From: Richard Biener <rguenther@suse.de>
To: Jakub Jelinek <jakub@redhat.com>
Cc: Vladimir Makarov <vmakarov@redhat.com>, gcc-patches@gcc.gnu.org
Subject: Re: [PATCH] Add IntegerRange for -param=min-nondebug-insn-uid= and fix vector growing in LRA and vec [PR112411]
Date: Thu, 7 Dec 2023 10:49:13 +0100 (CET) [thread overview]
Message-ID: <q5243qq1-4336-961n-1q42-nr90n9058p18@fhfr.qr> (raw)
In-Reply-To: <ZXGEBmzbYlbFIlyv@tucnak>
On Thu, 7 Dec 2023, Jakub Jelinek wrote:
> Hi!
>
> As documented, --param min-nondebug-insn-uid= is very useful in debugging
> -fcompare-debug issues in RTL dumps, without it it is really hard to
> find differences. With it, DEBUG_INSNs generally use low INSN_UIDs
> (1+) and non-DEBUG_INSNs use INSN_UIDs from the parameter up.

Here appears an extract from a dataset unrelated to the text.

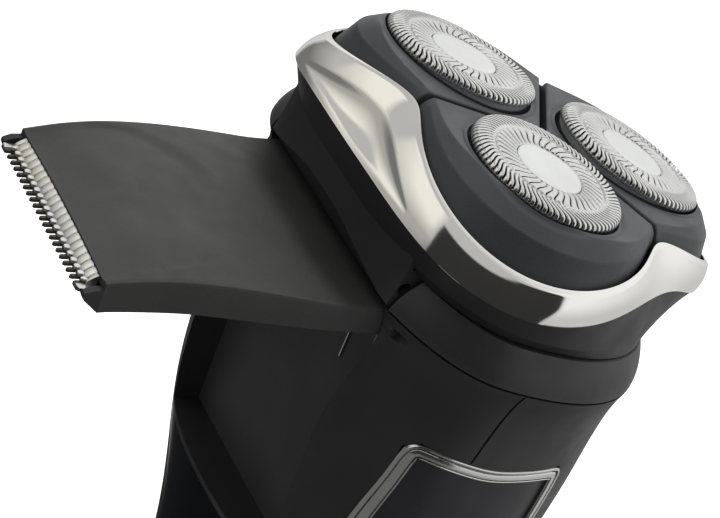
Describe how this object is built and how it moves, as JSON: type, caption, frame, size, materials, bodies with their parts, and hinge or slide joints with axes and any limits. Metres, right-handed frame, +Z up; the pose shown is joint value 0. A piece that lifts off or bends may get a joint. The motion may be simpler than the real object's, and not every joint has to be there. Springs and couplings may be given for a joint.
{
  "type": "rotary electric shaver",
  "caption": "Handheld rotary shaver with sprung round caps in a lobed chrome bezel, a tilting head, and a hair trimmer that folds out of the back of the curved handle.",
  "frame": {"origin": "a point on the flat face the handle stands on, 14.2 mm in front of the head axis", "axes": "+Z up the handle to the shaving head, -Y the front with the power button, +Y the rear with the trimmer"},
  "size_m": [0.0634, 0.0934, 0.1609],
  "materials": {
    "black_matte": "fine matte grain",
    "pod_grey": "fine matte grain",
    "chrome": "polished",
    "cap_steel": "satin",
    "disc_steel": "brushed",
    "cutter_steel": "machined",
    "panel_dark": "satin",
    "cover_gloss": "gloss",
    "lens": "clear gloss",
    "button": "satin metallic",
    "inner_white": "moulded",
    "gear_nylon": "moulded",
    "motor_can": "zinc",
    "cell_wrap": "shrink film",
    "board": "solder mask",
    "brass": "turned",
    "seal": "soft"
  },
  "bodies": {
    "handle": {"base_cap": "black_matte", "battery_cells": "cell_wrap", "chamber_seal": "seal", "charging_socket": "inner_white", "chassis": "inner_white", "circuit_board": "board", "front_housing": "black_matte", "front_panel": "cover_gloss", "gear_plate": "inner_white", "head_hinge_pin": "cutter_steel", "indicator_lens": "lens", "motor": "motor_can", "neck_collar": "black_matte", "plate_screws": "cutter_steel", "power_switch": "board", "rear_cover": "cover_gloss", "rear_housing": "black_matte", "rear_trim_strip": "chrome", "side_frame_far": "chrome", "side_frame_near": "chrome", "side_panel_far": "panel_dark", "side_panel_near": "panel_dark", "socket_pins": "brass", "trimmer_hinge_pin": "cutter_steel", "trimmer_lever": "inner_white", "trimmer_spring": "cutter_steel"},
    "head": {"head_frame": "black_matte", "chrome_bezel": "chrome", "cutter_retainer": "inner_white"},
    "pod_a": {"pod_a": "pod_grey"},
    "cap_a": {"cap_a": "cap_steel", "cap_disc_a": "disc_steel"},
    "cutter_a": {"cutter_a": "cutter_steel"},
    "spindle_a": {"spindle_a": "inner_white", "driven_gear_a": "gear_nylon", "spindle_spring_a": "cutter_steel"},
    "pod_b": {"pod_b": "pod_grey"},
    "cap_b": {"cap_b": "cap_steel", "cap_disc_b": "disc_steel"},
    "cutter_b": {"cutter_b": "cutter_steel"},
    "spindle_b": {"spindle_b": "inner_white", "driven_gear_b": "gear_nylon", "spindle_spring_b": "cutter_steel"},
    "pod_c": {"pod_c": "pod_grey"},
    "cap_c": {"cap_c": "cap_steel", "cap_disc_c": "disc_steel"},
    "cutter_c": {"cutter_c": "cutter_steel"},
    "spindle_c": {"spindle_c": "inner_white", "driven_gear_c": "gear_nylon", "spindle_spring_c": "cutter_steel"},
    "lock_knob": {"lock_knob": "inner_white"},
    "rotor": {"motor_shaft": "cutter_steel", "sun_gear": "gear_nylon"},
    "power_button": {"power_button": "button"},
    "release_button": {"release_button": "button"},
    "trimmer_switch": {"trimmer_switch": "button"},
    "trimmer": {"trimmer_leaf": "black_matte", "trimmer_comb": "cap_steel"},
    "trimmer_blade": {"trimmer_blade": "cap_steel"}
  },
  "joints": [
    {"name": "head_open", "type": "hinge", "parent": "handle", "child": "head", "pos_m": [0, 0.036, 0.1414], "axis": [-1, 0, 0], "range_deg": [0, 60]},
    {"name": "knob_turn", "type": "hinge", "parent": "head", "child": "lock_knob", "pos_m": [0, 0.0142, 0.147], "axis": [0, 0, 1], "range_deg": [0, 90]},
    {"name": "pod_tilt_a", "type": "hinge", "parent": "head", "child": "pod_a", "pos_m": [0.00476, 0.01695, 0.1508], "axis": [-0.5, 0.866, 0], "range_deg": [0, 4], "stiffness_Nm_per_rad": 0.1},
    {"name": "cap_float_a", "type": "slide", "parent": "pod_a", "child": "cap_a", "axis": [-0.0544, -0.0314, -0.998], "range_m": [0, 0.0005], "stiffness_N_per_m": 1500},
    {"name": "cutter_spin_a", "type": "hinge", "parent": "cap_a", "child": "cutter_a", "pos_m": [0.01316, 0.02179, 0.16], "axis": [0.0544, 0.0314, 0.998], "continuous": true},
    {"name": "spindle_spin_a", "type": "hinge", "parent": "handle", "child": "spindle_a", "pos_m": [0.01316, 0.02179, 0.14], "axis": [0, 0, 1], "continuous": true},
    {"name": "pod_tilt_b", "type": "hinge", "parent": "head", "child": "pod_b", "pos_m": [-0.00476, 0.01695, 0.1508], "axis": [-0.5, -0.866, 0], "range_deg": [0, 4], "stiffness_Nm_per_rad": 0.1},
    {"name": "cap_float_b", "type": "slide", "parent": "pod_b", "child": "cap_b", "axis": [0.0544, -0.0314, -0.998], "range_m": [0, 0.0005], "stiffness_N_per_m": 1500},
    {"name": "cutter_spin_b", "type": "hinge", "parent": "cap_b", "child": "cutter_b", "pos_m": [-0.01316, 0.02179, 0.16], "axis": [-0.0544, 0.0314, 0.998], "continuous": true},
    {"name": "spindle_spin_b", "type": "hinge", "parent": "handle", "child": "spindle_b", "pos_m": [-0.01316, 0.02179, 0.14], "axis": [0, 0, 1], "continuous": true},
    {"name": "pod_tilt_c", "type": "hinge", "parent": "head", "child": "pod_c", "pos_m": [0, 0.0087, 0.1508], "axis": [1, 0, 0], "range_deg": [0, 4], "stiffness_Nm_per_rad": 0.1},
    {"name": "cap_float_c", "type": "slide", "parent": "pod_c", "child": "cap_c", "axis": [0, 0.0628, -0.998], "range_m": [0, 0.0005], "stiffness_N_per_m": 1500},
    {"name": "cutter_spin_c", "type": "hinge", "parent": "cap_c", "child": "cutter_c", "pos_m": [0, -0.00099, 0.16], "axis": [0, -0.0628, 0.998], "continuous": true},
    {"name": "spindle_spin_c", "type": "hinge", "parent": "handle", "child": "spindle_c", "pos_m": [0, -0.00099, 0.14], "axis": [0, 0, 1], "continuous": true},
    {"name": "rotor_spin", "type": "hinge", "parent": "handle", "child": "rotor", "pos_m": [0, 0.0142, 0.14], "axis": [0, 0, 1], "continuous": true},
    {"name": "power_press", "type": "slide", "parent": "handle", "child": "power_button", "axis": [0, 1, 0], "range_m": [0, 0.0008], "stiffness_N_per_m": 600},
    {"name": "release_press", "type": "slide", "parent": "handle", "child": "release_button", "axis": [0, 1, 0], "range_m": [0, 0.0012], "stiffness_N_per_m": 300},
    {"name": "trimmer_switch_slide", "type": "slide", "parent": "handle", "child": "trimmer_switch", "axis": [0, -0.2873, -0.9578], "range_m": [0, 0.003]},
    {"name": "trimmer_fold", "type": "hinge", "parent": "handle", "child": "trimmer", "pos_m": [0, 0.0349, 0.1361], "axis": [-1, 0, 0], "range_deg": [0, 88.5]},
    {"name": "trimmer_blade_slide", "type": "slide", "parent": "trimmer", "child": "trimmer_blade", "axis": [1, 0, 0], "range_m": [-0.0008, 0.0008], "stiffness_N_per_m": 300}
  ],
  "couplings": [
    {"joint": "cutter_spin_a", "follows": "rotor_spin", "ratio": -1.1667},
    {"joint": "spindle_spin_a", "follows": "rotor_spin", "ratio": -1.1667},
    {"joint": "cutter_spin_b", "follows": "rotor_spin", "ratio": -1.1667},
    {"joint": "spindle_spin_b", "follows": "rotor_spin", "ratio": -1.1667},
    {"joint": "cutter_spin_c", "follows": "rotor_spin", "ratio": -1.1667},
    {"joint": "spindle_spin_c", "follows": "rotor_spin", "ratio": -1.1667}
  ]
}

> For good results, the parameter should be larger than the number of
> DEBUG_INSNs in all or at least problematic functions, so I typically
> use --param min-nondebug-insn-uid=10000 or --param
> min-nondebug-insn-uid=1000.
>
> The PR is about using --param min-nondebug-insn-uid=2147483647 or
> similar behavior can be achieved with that minus some epsilon,
> INSN_UIDs for the non-debug insns then wrap around and as they are signed,
> all kinds of things break. Obviously, that can happen even without that
> option, but functions containing more than 2147483647 insns usually don't
> compile much earlier due to getting out of memory.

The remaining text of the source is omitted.